I bought a school textbook on my Kindle 2 at the start of this semester. For just reading straight through it was great, but doing homework with your book on the kindle is tedious. The last few weeks I have used my iPad to view the book in the Kindle app and it is wonderful as I can quickly flip through pages as opposed to the 0.2 sec delay on each page on Kindle.

The book was about 40% cheaper than the actual hardcover book. The main disadvantage is that you can't sell it back, but I have never gotten more than 50% back on used books from our bookstore. Plus you get to keep it.

For taking notes I only got to use it in one class. Typing was fine for me at least with the iPad case holding it at an angle. Without the case it would have been more difficult. Also the notes were mostly text, so I don't know how it would fare in a math class. But for doing that it worked great. In my field (Computer Science) it wouldn't work though as I have to write code that will run on linux machines. But the iPad keyboard isn't really suited for writing code anyways, because of having to push an extra button to reach any symbols.
 
Definitely, but as a supplement to a main computer, not a replacement for one. It will be a great ebook reader for textbooks, great for taking notes and surfing and keeping connected all day long, but it's not a full function computer at this point.

You would still need another computer to activate, maintain, and backup your iPad as well as run more mainstream programs for your studies not to mention little things like printing.

I can see the possibilities down the road as cloud computing becomes more prevalent of using something like the iPad as most peoples main computer and supplementing it with occasional cloud use rather than supplementing it from another real machine you own.
 
I wish the Pulse pen existed when I was a student. That would be my first choice over anything.

I use it in the professional world now. I would love s/w integration on the ipad for it.
 
For me I see it being useful. I am an engineering student and from what I've seen of apps like penultimate and school notes it does seem to be viable.
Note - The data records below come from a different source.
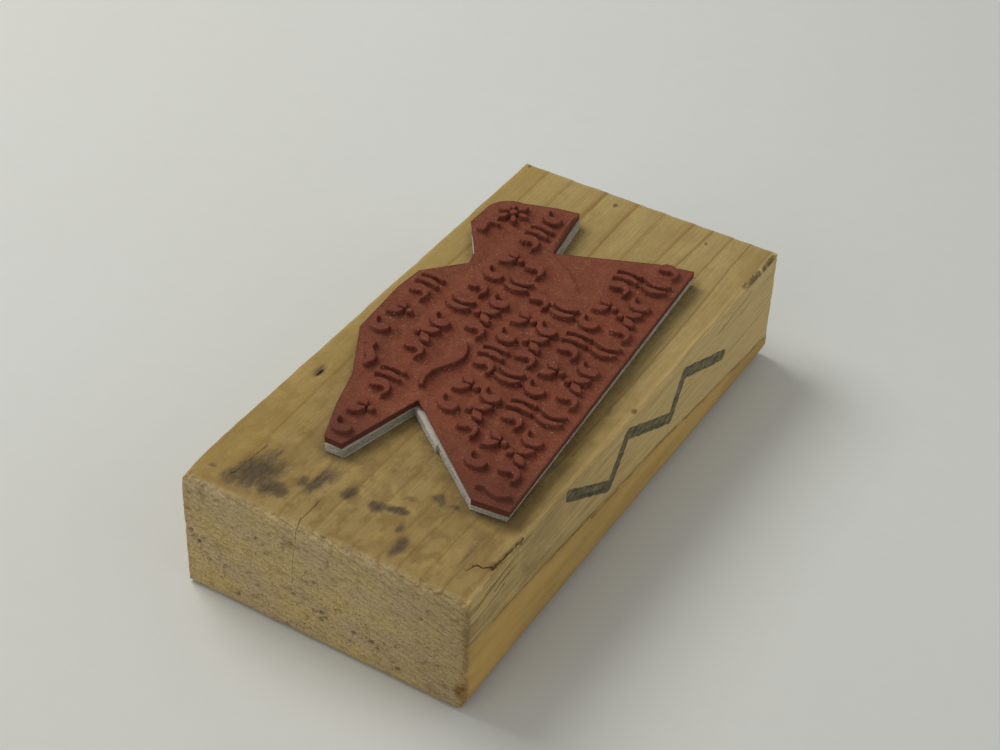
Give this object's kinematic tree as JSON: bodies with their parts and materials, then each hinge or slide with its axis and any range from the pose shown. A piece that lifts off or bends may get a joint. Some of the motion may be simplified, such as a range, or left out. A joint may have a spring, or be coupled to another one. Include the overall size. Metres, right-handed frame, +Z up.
{
  "type": "wood-mounted rubber stamp",
  "caption": "Wooden block with a foam-cushioned rubber die glued on top, shaped by hand into a silhouette with raised ornament, for inking and printing on paper.",
  "frame": {"origin": "centre of the block's underside, in the plane of the surface it stands on", "axes": "+Z up, from the block's underside towards the printing face; +Y along the wood grain and the block's length, from the end by the die's two legs to the end by its tab; +X across the block"},
  "size_m": [0.0426, 0.0844, 0.0222],
  "materials": {
    "pine": "planed and sawn pine, bare, aged and stained",
    "adhesive": "thin translucent adhesive film",
    "foam": "pale grey closed-cell foam with a cut edge",
    "red_rubber": "moulded brick-red rubber, matte, with ink residue on the relief"
  },
  "bodies": {
    "root": {"wood_block": "pine", "block_film": "adhesive", "foam_cushion": "foam", "die_film": "adhesive", "rubber_die": "red_rubber"}
  },
  "joints": []
}
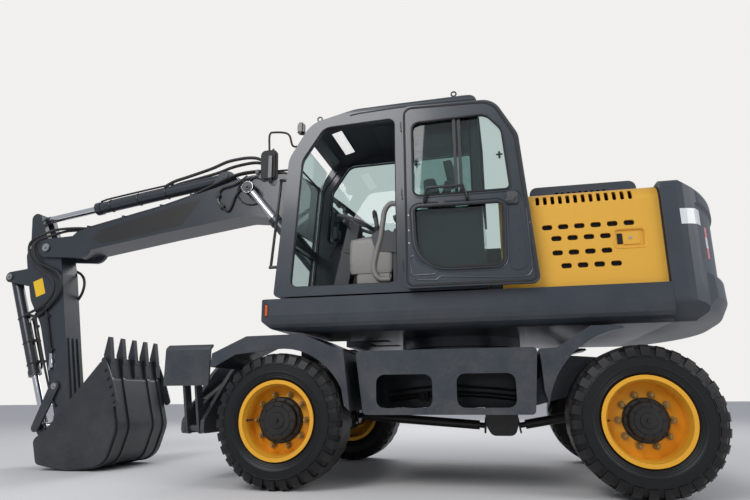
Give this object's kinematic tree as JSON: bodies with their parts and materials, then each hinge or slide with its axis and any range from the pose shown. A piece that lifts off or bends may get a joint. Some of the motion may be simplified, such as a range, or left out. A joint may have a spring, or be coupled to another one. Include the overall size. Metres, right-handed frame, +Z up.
{
  "type": "wheeled excavator",
  "caption": "Wheeled excavator with a cab on a slewing upper structure, boom, stick and bucket moved by cylinders, steered axle and stabilizers.",
  "frame": {"origin": "middle of the whole machine on the ground, as it stands with the boom ahead", "axes": "+X ahead, to the boom and bucket; +Y to the cab side; +Z up"},
  "size_m": [7.2946, 2.6765, 3.1327],
  "materials": {
    "steel_paint": "charcoal grey machine paint, satin",
    "dark_paint": "dark textured paint",
    "amber_paint": "amber yellow machine paint, gloss",
    "rim_paint": "orange yellow wheel paint, gloss",
    "tyre_rubber": "black tyre rubber",
    "axle_black": "black paint, satin",
    "cast_iron": "cast",
    "chrome": "polished rod",
    "bucket_steel": "dark paint, worn",
    "cab_glass": "tinted safety glass",
    "seat_fabric": "grey seat cloth",
    "cab_plastic": "grey moulded plastic",
    "rail_black": "black gloss paint"
  },
  "bodies": {
    "chassis": {"chassis_frame": "steel_paint", "fenders": "steel_paint", "fixed_axle": "axle_black", "steered_axle": "axle_black", "driveline": "axle_black", "stabilizer_frame": "steel_paint"},
    "upper": {"platform": "steel_paint", "counterweight": "dark_paint", "hood": "amber_paint", "engine": "cast_iron", "right_housing": "steel_paint", "cab_shell": "steel_paint", "cab_glass": "cab_glass", "seat_unit": "seat_fabric", "console": "cab_plastic", "handrails": "rail_black"},
    "hood_lid": {"hood_lid": "dark_paint"},
    "right_door": {"right_door": "amber_paint"},
    "door": {"door": "steel_paint", "door_glass": "cab_glass"},
    "boom": {"boom": "steel_paint"},
    "stick": {"stick": "steel_paint"},
    "bucket": {"bucket": "bucket_steel"},
    "boom_barrels": {"boom_barrels": "steel_paint"},
    "boom_rods": {"boom_rods": "chrome"},
    "stick_barrel": {"stick_barrel": "steel_paint"},
    "stick_rod": {"stick_rod": "chrome"},
    "bucket_barrel": {"bucket_barrel": "steel_paint"},
    "bucket_rod": {"bucket_rod": "chrome"},
    "rocker": {"rocker": "steel_paint"},
    "link": {"link": "steel_paint"},
    "knuckle_left": {"knuckle_left": "axle_black"},
    "knuckle_right": {"knuckle_right": "axle_black"},
    "stabilizer_left": {"stabilizer_arm_left": "steel_paint"},
    "stabilizer_barrel_left": {"stabilizer_barrel_left": "axle_black"},
    "stabilizer_rod_left": {"stabilizer_rod_left": "chrome"},
    "wheel_front_left": {"rim_front_left": "rim_paint", "tyre_front_left": "tyre_rubber"},
    "wheel_rear_left": {"rim_rear_left": "rim_paint", "tyre_rear_left": "tyre_rubber"},
    "stabilizer_right": {"stabilizer_arm_right": "steel_paint"},
    "stabilizer_barrel_right": {"stabilizer_barrel_right": "axle_black"},
    "stabilizer_rod_right": {"stabilizer_rod_right": "chrome"},
    "wheel_front_right": {"rim_front_right": "rim_paint", "tyre_front_right": "tyre_rubber"},
    "wheel_rear_right": {"rim_rear_right": "rim_paint", "tyre_rear_right": "tyre_rubber"}
  },
  "joints": [
    {"name": "slew", "type": "hinge", "parent": "chassis", "child": "upper", "pos_m": [-1.47248, 0, 1.1], "axis": [0, 0, 1], "continuous": true},
    {"name": "boom_lift", "type": "hinge", "parent": "upper", "child": "boom", "pos_m": [-0.97248, 0, 1.65], "axis": [0, -1, 0], "range_deg": [-43, 52]},
    {"name": "stick_swing", "type": "hinge", "parent": "boom", "child": "stick", "pos_m": [3.07757, 0, 2.31322], "axis": [0, -1, 0], "range_deg": [-30, 87]},
    {"name": "bucket_curl", "type": "hinge", "parent": "stick", "child": "bucket", "pos_m": [2.65466, 0, 0.48141], "axis": [0, -1, 0], "range_deg": [-30, 88]},
    {"name": "steer_left", "type": "hinge", "parent": "chassis", "child": "knuckle_left", "pos_m": [-2.77248, 0.95, 0.5], "axis": [0, 0, 1], "range_deg": [-30, 30]},
    {"name": "steer_right", "type": "hinge", "parent": "chassis", "child": "knuckle_right", "pos_m": [-2.77248, -0.95, 0.5], "axis": [0, 0, 1], "range_deg": [-31, 31]},
    {"name": "door_hinge", "type": "hinge", "parent": "upper", "child": "door", "pos_m": [-1.16248, 1.267, 2.2], "axis": [0, 0, 1], "range_deg": [-180, 0]},
    {"name": "hood_lid_hinge", "type": "hinge", "parent": "upper", "child": "hood_lid", "pos_m": [-2.13248, 0, 2.181], "axis": [0, 1, 0], "range_deg": [0, 60]},
    {"name": "right_door_hinge", "type": "hinge", "parent": "upper", "child": "right_door", "pos_m": [-1.98548, -1.182, 1.7], "axis": [0, 0, 1], "range_deg": [0, 110]},
    {"name": "stabilizer_left", "type": "hinge", "parent": "chassis", "child": "stabilizer_left", "pos_m": [0.66552, 0.96, 0.43], "axis": [-1, 0, 0], "range_deg": [0, 120]},
    {"name": "stabilizer_barrel_left_swing", "type": "hinge", "parent": "chassis", "child": "stabilizer_barrel_left", "pos_m": [0.66552, 0.376, 0.824], "axis": [1, 0, 0], "range_deg": [-1.17, 0]},
    {"name": "stabilizer_rod_left_slide", "type": "slide", "parent": "stabilizer_barrel_left", "child": "stabilizer_rod_left", "axis": [0, 0.9198, -0.3924], "range_m": [0, 0.33715]},
    {"name": "stabilizer_right", "type": "hinge", "parent": "chassis", "child": "stabilizer_right", "pos_m": [0.66552, -0.96, 0.43], "axis": [1, 0, 0], "range_deg": [0, 120]},
    {"name": "stabilizer_barrel_right_swing", "type": "hinge", "parent": "chassis", "child": "stabilizer_barrel_right", "pos_m": [0.66552, -0.376, 0.824], "axis": [-1, 0, 0], "range_deg": [-1.17, 0]},
    {"name": "stabilizer_rod_right_slide", "type": "slide", "parent": "stabilizer_barrel_right", "child": "stabilizer_rod_right", "axis": [0, -0.9198, -0.3924], "range_m": [0, 0.33715]},
    {"name": "wheel_front_left_spin", "type": "hinge", "parent": "chassis", "child": "wheel_front_left", "pos_m": [-0.17248, 1.099, 0.5], "axis": [0, 1, 0], "continuous": true},
    {"name": "wheel_front_right_spin", "type": "hinge", "parent": "chassis", "child": "wheel_front_right", "pos_m": [-0.17248, -1.099, 0.5], "axis": [0, 1, 0], "continuous": true},
    {"name": "wheel_rear_left_spin", "type": "hinge", "parent": "knuckle_left", "child": "wheel_rear_left", "pos_m": [-2.77248, 1.099, 0.5], "axis": [0, 1, 0], "continuous": true},
    {"name": "wheel_rear_right_spin", "type": "hinge", "parent": "knuckle_right", "child": "wheel_rear_right", "pos_m": [-2.77248, -1.099, 0.5], "axis": [0, 1, 0], "continuous": true},
    {"name": "boom_barrel_swing", "type": "hinge", "parent": "upper", "child": "boom_barrels", "pos_m": [-0.54248, 0, 1.35], "axis": [0, -1, 0], "range_deg": [-44.84, 54.22]},
    {"name": "boom_rod_slide", "type": "slide", "parent": "boom_barrels", "child": "boom_rods", "axis": [0.6323, 0, 0.7747], "range_m": [-0.36282, 0.43876]},
    {"name": "stick_barrel_swing", "type": "hinge", "parent": "boom", "child": "stick_barrel", "pos_m": [0.97737, 0, 3.00998], "axis": [0, -1, 0], "range_deg": [-2.62, 0.9]},
    {"name": "stick_rod_slide", "type": "slide", "parent": "stick_barrel", "child": "stick_rod", "axis": [0.9901, 0, -0.14], "range_m": [-0.58838, 0.20289]},
    {"name": "bucket_barrel_swing", "type": "hinge", "parent": "stick", "child": "bucket_barrel", "pos_m": [3.57748, 0, 2.02026], "axis": [0, -1, 0], "range_deg": [-2.91, 8.53]},
    {"name": "bucket_rod_slide", "type": "slide", "parent": "bucket_barrel", "child": "bucket_rod", "axis": [-0.3587, 0, -0.9335], "range_m": [-0.49009, 0.16708]},
    {"name": "rocker_swing", "type": "hinge", "parent": "stick", "child": "rocker", "pos_m": [2.77747, 0, 0.79995], "axis": [0, -1, 0], "range_deg": [-25.4, 74.5]},
    {"name": "link_swing", "type": "hinge", "parent": "rocker", "child": "link", "pos_m": [2.94716, 0, 0.37993], "axis": [0, -1, 0], "range_deg": [-64.63, 22.03]}
  ],
  "couplings": [
    {"joint": "steer_right", "follows": "steer_left", "ratio": 1},
    {"joint": "boom_barrel_swing", "follows": "boom_lift", "ratio": 1.0222},
    {"joint": "boom_rod_slide", "follows": "boom_lift", "m_per_rad": 0.47397},
    {"joint": "stick_barrel_swing", "follows": "stick_swing", "ratio": -0.02947},
    {"joint": "stick_rod_slide", "follows": "stick_swing", "m_per_rad": -0.37989},
    {"joint": "bucket_barrel_swing", "follows": "bucket_curl", "ratio": 0.095},
    {"joint": "bucket_rod_slide", "follows": "bucket_curl", "m_per_rad": -0.31283},
    {"joint": "rocker_swing", "follows": "bucket_curl", "ratio": 0.83},
    {"joint": "link_swing", "follows": "bucket_curl", "ratio": -0.72},
    {"joint": "stabilizer_barrel_left_swing", "follows": "stabilizer_left", "ratio": -0.00951},
    {"joint": "stabilizer_rod_left_slide", "follows": "stabilizer_left", "m_per_rad": 0.15782},
    {"joint": "stabilizer_barrel_right_swing", "follows": "stabilizer_right", "ratio": -0.00951},
    {"joint": "stabilizer_rod_right_slide", "follows": "stabilizer_right", "m_per_rad": 0.15782}
  ]
}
It makes it easier to keep any notes you take organised as you have them all in one place, not scattered through different notebooks. For my assignments this year I have used Pages for Mac and I love it. So much better than Word IMO and still pretty compatible.
And also I think that the lack of multitasking might have some an upside for me. It means that when I am in lectures I cant go and surf the web or check emails or twitter. I am not great at concentration at the best of times. OS 4 might be my downfall haha.
 
I'm a psych major and I have found it VERY help.

I can easily get online to view power points or notes from blackboard.

I can easily take notes and for the very FAST talkers I have my bt keyboard...although the more I use the onscreen keyboard the faster I get.

I send everything to my email and print everything from the library at school so not an issue for me.

I am looking forward to next semester when I will have more time to use it in the classroom.
 
Well at least one college is pretty convinced iPads are good for students. Beginning next fall, Seton Hall University is issuing iPads to all full-time students.

Here is the official notice from the university. Plenty of articles about this online as well, for those interested in reading more.

It is Seton HILL not Seton HALL. One would think if you posted the link you would get your facts straight.